Ideas on using your broth
- Risotto
- Rice
- Any soup
- Healthy hot sledding snack for the kids (warm up and bring in a thermos)
- We love to have a warm cup of our broth first thing in the morning before coffee -- for real, it is fantastic.
More Information
Many of you have switched your kids (or yourself) to a GAPS or similar traditional diet that emphasizes real bone broths. We love hearing all of the stories of kids with chronic illnesses that have miraculously turned around after switching to a more traditional diet based on broth, pasture raised meats and fermented foods.

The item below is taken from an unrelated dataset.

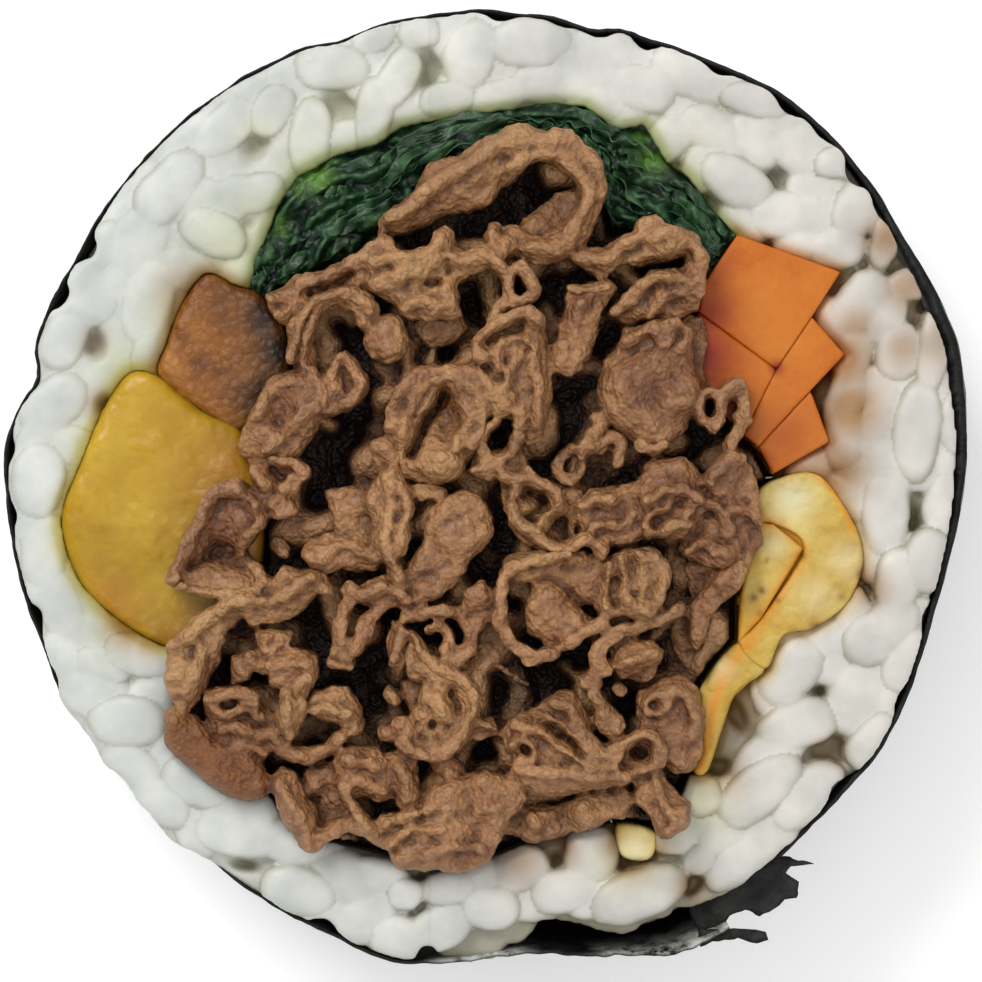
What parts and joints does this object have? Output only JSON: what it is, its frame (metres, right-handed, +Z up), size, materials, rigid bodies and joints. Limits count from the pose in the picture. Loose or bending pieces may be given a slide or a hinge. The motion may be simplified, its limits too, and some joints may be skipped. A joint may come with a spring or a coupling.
{
  "type": "kimbap slice",
  "caption": "Round slice of rice roll wrapped in seaweed, lying on its cut face, with thin-sliced beef heaped over vegetable and egg fillings; a bite of finger food.",
  "frame": {"origin": "middle of the slice's lower cut face, on the flat underside of the beef core", "axes": "+Z up through the slice, from the lower cut face to the shown one; +Y towards the spinach; +X towards the carrot and egg"},
  "size_m": [0.064, 0.0631, 0.0244],
  "materials": {
    "nori": "satin, toasted seaweed softened by the rice",
    "rice": "moist, faintly translucent steamed rice",
    "pickled_radish": "wet, translucent pickle",
    "braised_burdock": "soy-braised, sticky sheen",
    "spinach": "wet blanched leaves",
    "carrot": "satin, lightly cooked",
    "egg": "soft satin omelette",
    "beef": "glazed, moist sliced meat"
  },
  "bodies": {
    "root": {"nori": "nori", "rice": "rice", "pickled_radish": "pickled_radish", "braised_burdock": "braised_burdock", "spinach": "spinach", "carrot_upper": "carrot", "carrot_left": "carrot", "carrot_right": "carrot", "carrot_lower": "carrot", "egg_outer": "egg", "egg_inner": "egg", "egg_lower": "egg", "egg_scrap": "egg", "beef": "beef"}
  },
  "joints": []
}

We drink broth on a regular basis and have found we feel much better when we do. When I first heard about drinking broth by itself, I have to admit I thought it was more than a little kooky. After all, my idea of broth was that watery stuff that came in blue cans, BPA toxic plastic-lined cardboard boxes, or even in little cubes! Yuck, who wants to drink that?
It turns out that all that effort and cost to raise healthy chickens with strong bones and fats, pays off in spades when we make broth. Although our batches are somewhat variable, many taste ultra buttery. I find myself taking a couple of quarts on all of my long days away as it makes a quick and easy lunch.
If you don’t want to venture into drinking warm broth (basically chicken noodle soup without the noodles), you can still use the broth to make the best tasting rice, soups or number of other dishes.